Approximate Diagonalized Covariance Matrix for Signals with Correlated Noise

This paper proposes a diagonal covariance matrix approximation for Wide-Sense Stationary (WSS) signals with correlated Gaussian noise. Existing signal models that incorporate correlations often require regularization of the covariance matrix, so that the covariance matrix can be inverted. The disadvantage of this approach is that matrix inversion is computational intensive and regularization decreases precision. We use Bienayme's theorem to approximate the covariance matrix by a diagonal one, so that matrix inversion becomes trivial, even with non-uniform rather than only uniform sampling that was considered in earlier work. This approximation reduces the computational complexity of the estimator and estimation bound significantly.
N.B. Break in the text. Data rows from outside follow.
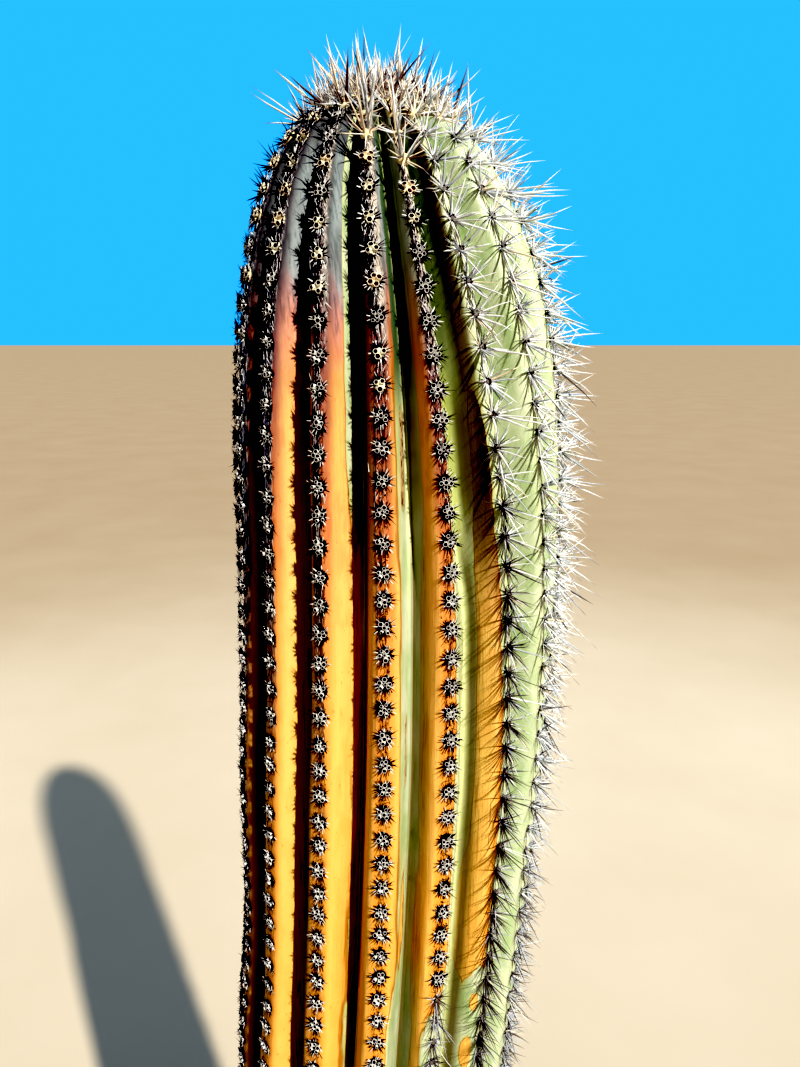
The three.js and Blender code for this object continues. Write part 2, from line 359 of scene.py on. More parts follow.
# how much heat the skin got: above nothing it is scorched
def scorchExposure(rib, z, normals, share):
    heat = math.radians(scorch["middle"])
    flat = unit(normals[..., :2])
    facing = flat[..., 0] * math.sin(heat) - flat[..., 1] * math.cos(heat)
    away = turnFromHeat(rib, z)
    reach = np.interp(away, *zip(*scorch["reachByTurn"]))
    lee = share * np.sign(turnFromMiddle(rib))  # positive on the flank turned away from the heat
    high = 1 + scorch["leeHigher"] * smoothStep(z, *scorch["leeHeights"])
    shelter = np.clip((lee - scorch["leeFrom"]) / (0.5 - scorch["leeFrom"]), 0, 1)
    shelter = scorch["leeShelter"] * high * shelter
    side = np.abs(share)
    shelter = shelter + scorch["bottomShelter"] * smoothStep(side, *scorch["bottomShares"])
    side = side + scorch["edgeWider"] * smoothStep(z, *scorch["edgeHeights"])
    edge = scorch["edgeShelter"] * smoothStep(side, *scorch["edgeShares"])
    edge = edge * smoothStep(away, *scorch["edgeTurns"])
    exposure = facing + reach - shelter - edge * (lee < 0)
    for where, place, height, halfWidth, halfHeight, change in patches:
        near = bell(share, place, halfWidth) * bell(z, height, halfHeight)
        exposure = exposure + (rib == where) * change * near
    return exposure


# What tints the flanks, most of it painted shade and painted light. Each row gives a rib, the amount high up
# and low down, where across the rib it starts and is full, and the heights it changes between. A negative
# amount ends what a row above starts.
tints = {
    # soot on the flanks that faced the heat, and painted shade on flanks that lie in shadow
    "windwardSootAndPaintedShade": (
        (13, 0.60, 0.40, -0.12, -0.25, 1.400, 1.520),
        (14, 0.70, 0.50, -0.12, -0.25, 1.400, 1.520),
        (15, 0.96, 0.92, -0.12, -0.25, 1.400, 1.520),
        (15, 0.80, 0.70, 0.05, 0.26, 1.400, 1.520),
        (16, 0.96, 0.92, -0.12, -0.25, 1.400, 1.520),
        (17, 0.92, 0.85, -0.12, -0.25, 1.400, 1.520),
        (0, 0.75, 0.15, -0.12, -0.25, 1.400, 1.520),
        (2, 0.98, 0.00, -0.08, -0.20, 1.400, 1.520),
    ),
    # painted shade on the flanks beside the grooves
    "paintedGrooveShade": (
        (0, 0.00, 0.45, 0.42, 0.48, 1.400, 1.520),
        (1, 0.70, 0.55, -0.26, -0.37, 1.400, 1.520),
        (2, 0.95, 0.00, -0.15, -0.20, 1.555, 1.590),  # high up
        (2, -0.95, 0.00, -0.29, -0.33, 1.555, 1.590),
        (2, 0.95, 0.00, -0.18, -0.26, 1.440, 1.510),  # at middle height
        (2, -0.95, 0.00, -0.335, -0.375, 1.440, 1.510),
        (2, -0.95, 0.00, -0.18, -0.26, 1.555, 1.590),
        (2, 0.95, 0.00, -0.335, -0.375, 1.555, 1.590),
        (2, 0.00, 0.85, -0.325, -0.370, 1.440, 1.500),  # low down
        (2, 0.00, -0.85, -0.420, -0.450, 1.440, 1.500),
    ),
    # painted light: pale green laid where the flanks get little light
    "paintedPaleLight": (
        (0, 0.90, 0.00, 0.36, 0.42, 1.430, 1.500),
        (1, 1.00, 0.20, 0.10, 0.26, 1.440, 1.500),
        (1, 0.30, 0.00, -0.08, -0.16, 1.585, 1.625),
        (1, -1.00, 0.00, 0.10, 0.26, 1.560, 1.600),
        (2, 1.00, 0.00, -0.345, -0.385, 1.440, 1.500),
        (2, 0.00, 0.70, -0.420, -0.450, 1.440, 1.500),
        (2, -1.00, 0.00, -0.345, -0.385, 1.560, 1.600),
        (2, 0.80, 0.00, -0.29, -0.33, 1.560, 1.600),
    ),
    # painted shade: darker green where the flanks lie in shade
    "paintedShadeGreen": (
        (0, 0.95, 0.00, 0.10, 0.22, 1.550, 1.600),
        (1, 0.88, 0.00, 0.10, 0.22, 1.560, 1.640),
        (2, 0.85, 0.00, -0.26, -0.31, 1.560, 1.600),
    ),
    "ashCrest": (
        (17, 0.45, 0.45, 0.03, 0.08, 1.560, 1.600),
        (0, 1.00, 1.00, -0.01, 0.05, 1.560, 1.600),
        (1, 1.00, 1.00, -0.05, 0.02, 1.560, 1.600),
    ),
    # painted shade: olive low in the groove bottoms and on the edge of rib 2's crest
    "paintedOliveShade": (
        *((rib, 0.0, 0.45, -0.32, -0.48, 1.360, 1.500) for rib in range(stem["ribCount"])),
        *((rib, 0.0, 0.45, 0.32, 0.48, 1.360, 1.500) for rib in range(1, stem["ribCount"])),
        (2, 0.20, 0.00, -0.10, -0.18, 1.530, 1.570),
    ),
}


def tinted(table, rib, share, z):
    total = np.zeros(np.broadcast(rib, share, z).shape)
    for where, top, low, first, last, bottom, high in table:
        across = smoothStep(share * np.sign(last), first * np.sign(last), abs(last))
        total = total + (rib == where) * across * between(low, top, smoothStep(z, bottom, high))
    return total


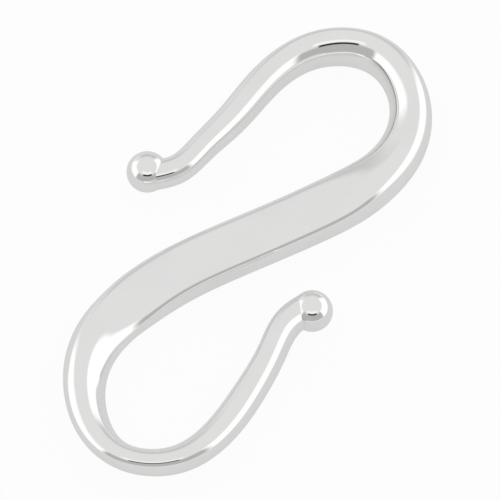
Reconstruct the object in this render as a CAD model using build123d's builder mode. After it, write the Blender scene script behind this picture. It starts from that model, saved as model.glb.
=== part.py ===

We numerically validate this approximation and compare our approach with the Maximum Likelihood Estimator (MLE) and Cramer-Rao Lower Bound (CRLB) for multivariate Gaussian distributions. Simulations with highly correlated signals show that our approach differs less than 0.1% from this MLE and CRLB when the observation time is large compared to the correlation time. Additionally, simulations show that in case of non-uniform sampling, we increase the performance in comparison to earlier work by an order of magnitude. We limit this study to correlated signals in the time domain, but the results are also applicable in the space domain.